WILKES-BARRE — Dallas School District’s technology director urged administrators not to expel a student accused of mounting an attack on the district’s main Internet server, it was revealed during a hearing Thursday in Luzerne County Court.
Gary Michak, a lawyer for the teen and his family — identified in court documents only by their initials — sought the hearing on a permanent injunction against the district’s decision to suspend the student. Luzerne County Judge David W. Lupas issued a preliminary injunction last week, ordering the youth back to school pending the court hearing.
District officials say the boy, 15, “intentionally created multiple files and folders,” composed of small Word documents repeatedly duplicated, that would have crashed the server if technology director Bill Gartrell had not intervened.

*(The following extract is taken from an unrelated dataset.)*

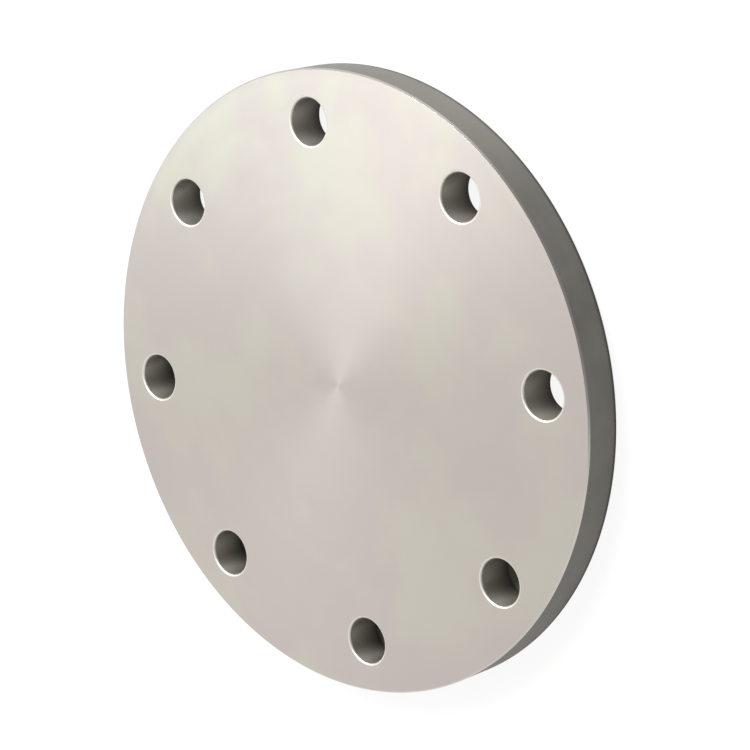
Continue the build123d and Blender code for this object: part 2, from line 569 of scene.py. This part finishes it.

The parents say they were told by high school Principal Jeffrey Shaffer that the youth “was being investigated as a cyber-terrorist, and that the district was considering referrals to law enforcement, including federal law enforcement.” As well, they also were “informed that expulsion was being considered, and that it was likely that (the student) would be expelled.”
In a proceeding Thursday before county Judge Michael T. Vough, Gartrell was instructed to read aloud a Feb. 1 email he sent to Shaffer.
“I’d like us to not expel this student,” Gartrell wrote, adding that taking away his computer privileges “could also straighten him out.” Therapy might be another option to consider, he wrote. But under questioning by Michak, Gartrell also admitted he “has nothing to do with disciplinary action,” and the email was “just voicing an opinion” on an internal document.
The boy was given a three-day suspension on Jan. 24, the day after the incident, that was escalated into a 10-day suspension after an informal hearing Jan. 27. The student’s parents argue in legal filings that neither their suspended son nor their attorney was permitted to attend the hearing, at which they claim they were never given evidence of what the student actually did, nor given the opportunity to question Gartrell, who was not present.
The father, also identified only by his initials in court, said the Jan. 27 informal hearing lasted only about 10 minutes. He acknowledged under questioning by district lawyers on Thursday that neither he nor his wife asked for Gartrell to be present. It emerged under questioning, however, that the couple received Gartrell’s e-mail describing their son’s alleged actions only toward the end of their brief visit to the school on Jan. 27, after they had been informed of his 10-day suspension.
Gartrell also testified that when initially confronted about his computer activity, the student said he was copying the files on a dare from a friend outside the district. Under questioning, Gartrell said he did not know the nature of that dare.
Additional witnesses are expected to be called when the proceeding resumes this afternoon.
Leaving court, the boy’s parents expressed reluctance to comment, but the youth’s mother called the district’s version of events “a gross exaggeration of what actually took place.”